Moving On…

By on October 31, 2016
moving on

Written by Elizabeth Cowie

It’s the point in your life when one door has been closed, sometimes it’s softly and others it is resounding slam. You find yourself walking a long tunnel like hall. You are somewhere between the past and the future. It feels like the tunnel never ends. There is a light there blinking in the distance, but not getting brighter as you walk.. staying constant and flickering. It becomes the point of frustration when you believe that the door should be the next one, or down the next hall, or maybe you have passed it and should turn back?

It is a series of unanswered questions, crippling doubt, fear for yourself and your family, negative self-talk, socially awkward encounters with friends and family members. It’s the slightly embarrassing questions about if you are dating to the completely mortifying question of your sexuality. It’s the pain of not knowing who you are without being the partner of … it’s the crisis of identity that makes you wonder who you are.

If you believe in purgatory I desperately hope you never experience it.

To be blunt it’s torture. During this time as I struggle to figure out who I am, a habit of second guessing every decision I have made over the past five years is my new normal. Yes I’ve made mistakes. I’ve been financially irresponsible. I’ve chosen to date men who I knew were users, losers and liars. I have allowed my self-respect to be compromised by a few pretty words when I felt undesirable. I’ve allowed people to tear me down for not responding the way they think I should have and I’ve allowed people to build me up based on the strength of character they perceive I have. I have lost the confidence in my friends. I have lost the confidence in my family. I have allowed them to know a fraud and I’m terrified that if they find out the truth they won’t like me or love me.

The transition created a fraud. I thought I knew… I really thought I knew.

Reality is I know nothing about who I am as a woman. NOTHING. I have lost any sense of belief system in what is appropriate behaviour. I have lost the confidence in my inner voice. I have lost the confidence in my appearance.

My inner voice screams at me “Can you be patient? Can you do the work? Are you ready?”

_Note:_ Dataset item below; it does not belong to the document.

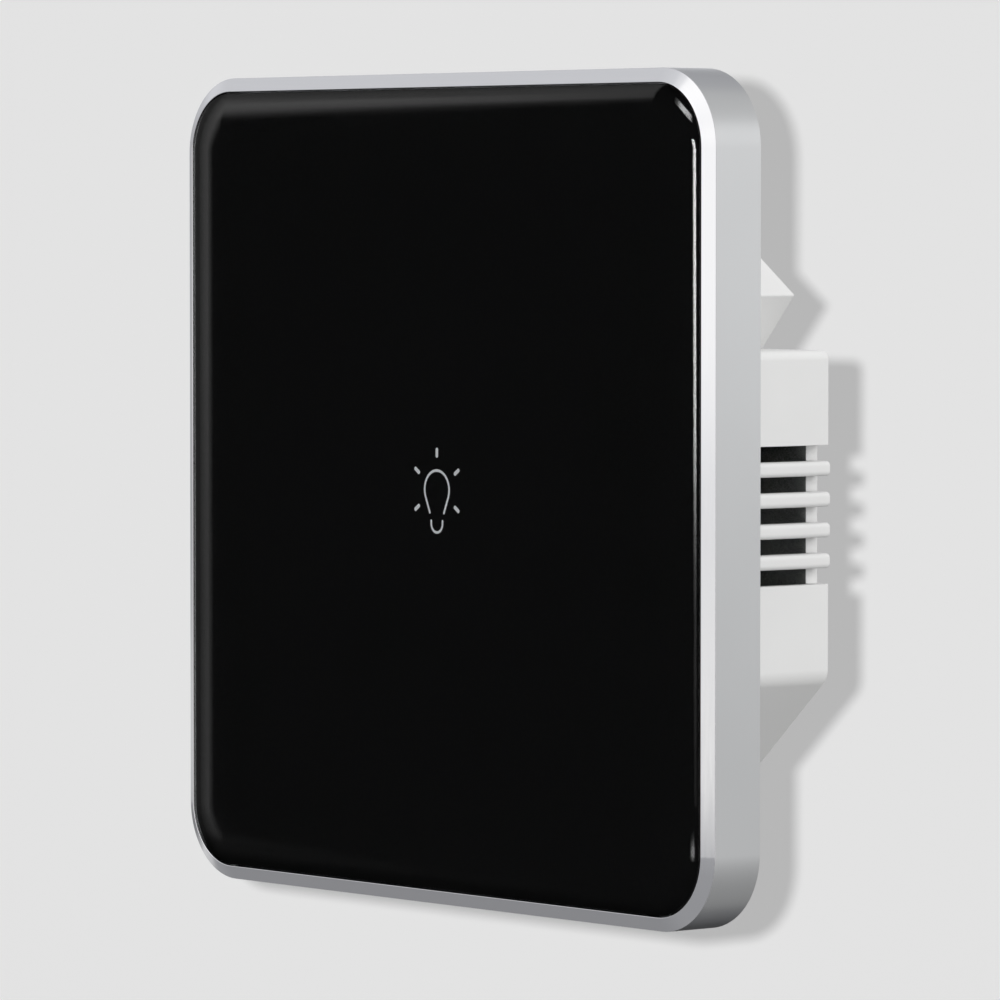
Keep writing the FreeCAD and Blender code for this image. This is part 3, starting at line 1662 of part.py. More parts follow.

While this sound incredibly pessimistic, in seeking closure, I have opened new wounds while trying to heal myself. I know that these wounds are needed. Each ugly question becomes a wound I need to heal and it challenges my beliefs, changes my thoughts and above all molds me into the person I hope to become.

What I am now

I am a human being who made mistakes. I allowed situations that made me uncomfortable to push myself to feel something other than empty. I didn’t trust my instincts because I felt that they had failed me before, but I didn’t listen, the whisper was to quiet. I needed it to SCREAM at me not to do that. I acted the part of wounded woman because I didn’t know what else to do. I haven’t failed my friends at all. I have failed myself in working on those friendships and allowing them into the inner sanctum. I’ve not allowed anyone to see the great and powerful Elizabeth… I haven’t had the courage!

What would courage have me do?? Oh my friends, just you watch … I can’t wait….

Today the light flickers a little stronger as I walk the hall… The feeling of purgatory is changing to a feeling of personal freedom and knowledge. The feeling of being tortured has changed to being taught. The drudgery of not having answers is replaced by the accomplishment of finding the truth.